Rosetta: A Robust Space-Time Optimized Range Filter for Key-Value Stores

Date: Friday, October 23, 2020, 16:30  to 17:30
Title: Rosetta: A Robust Space-Time Optimized Range Filter for Key-Value Stores
Speaker: Prof. Siqiang LUO
In this talk, I will introduce Rosetta, a probabilistic range filter designed specifically for LSM-tree based key-value stores. The core intuition is that we can sacrifice filter probe time because it is not visible in end-to-end key-value store performance, which in turn allows us to significantly reduce the filter false positive rate for every level of the tree. Rosetta indexes all binary prefixes of a key using a hierarchically arranged set of Bloom filters. It then converts each range query into multiple probes, one for each non-overlapping binary prefix. We show how to integrate Rosetta in a full system, RocksDB, and we demonstrate that it brings as much as a 40x improvement compared to default RocksDB and 2-5x improvement compared to state-of-the-art range filters in a variety of workloads and across different levels of the memory hierarchy.

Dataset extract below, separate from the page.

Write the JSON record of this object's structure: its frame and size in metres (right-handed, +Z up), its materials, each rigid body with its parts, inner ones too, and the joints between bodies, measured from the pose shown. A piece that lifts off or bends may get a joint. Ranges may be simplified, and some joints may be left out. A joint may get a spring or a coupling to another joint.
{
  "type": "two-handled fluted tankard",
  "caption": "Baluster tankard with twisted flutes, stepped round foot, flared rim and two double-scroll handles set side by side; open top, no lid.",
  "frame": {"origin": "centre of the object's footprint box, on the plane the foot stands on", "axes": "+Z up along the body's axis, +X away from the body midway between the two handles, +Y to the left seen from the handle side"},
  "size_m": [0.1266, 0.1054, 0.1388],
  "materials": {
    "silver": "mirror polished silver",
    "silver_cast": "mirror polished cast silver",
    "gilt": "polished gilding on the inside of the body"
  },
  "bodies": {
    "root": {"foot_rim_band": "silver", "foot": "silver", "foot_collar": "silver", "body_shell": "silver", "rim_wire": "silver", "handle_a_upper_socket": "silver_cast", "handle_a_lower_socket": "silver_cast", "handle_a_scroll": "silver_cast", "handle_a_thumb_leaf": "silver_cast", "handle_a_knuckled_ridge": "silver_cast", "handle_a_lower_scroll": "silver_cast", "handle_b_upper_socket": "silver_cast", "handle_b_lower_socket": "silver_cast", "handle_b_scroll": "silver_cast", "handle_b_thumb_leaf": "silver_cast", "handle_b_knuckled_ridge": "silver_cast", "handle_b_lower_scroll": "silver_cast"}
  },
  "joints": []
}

Dr. Siqiang LUO is currently a tenure-track assistant professor at the Chinese University of Hong Kong, Shenzhen. He received his B.S. degree from Fudan University in 2010, and his M.S. degree from Fudan University in 2013. He then joined the industry for two years and later did his Ph. D. from the University of Hong Kong (2015-2019). He worked as a Postdoc Fellow of Harvard University from 2019 to 2020. His research interests include big data systems and algorithms. Many of his publications appear in top conferences and journals, including SIGMOD, PVLDB, ICDE, VLDB Journal, TKDE, and ICML.
Friday, October 23, 2020 - 16:30 to 17:30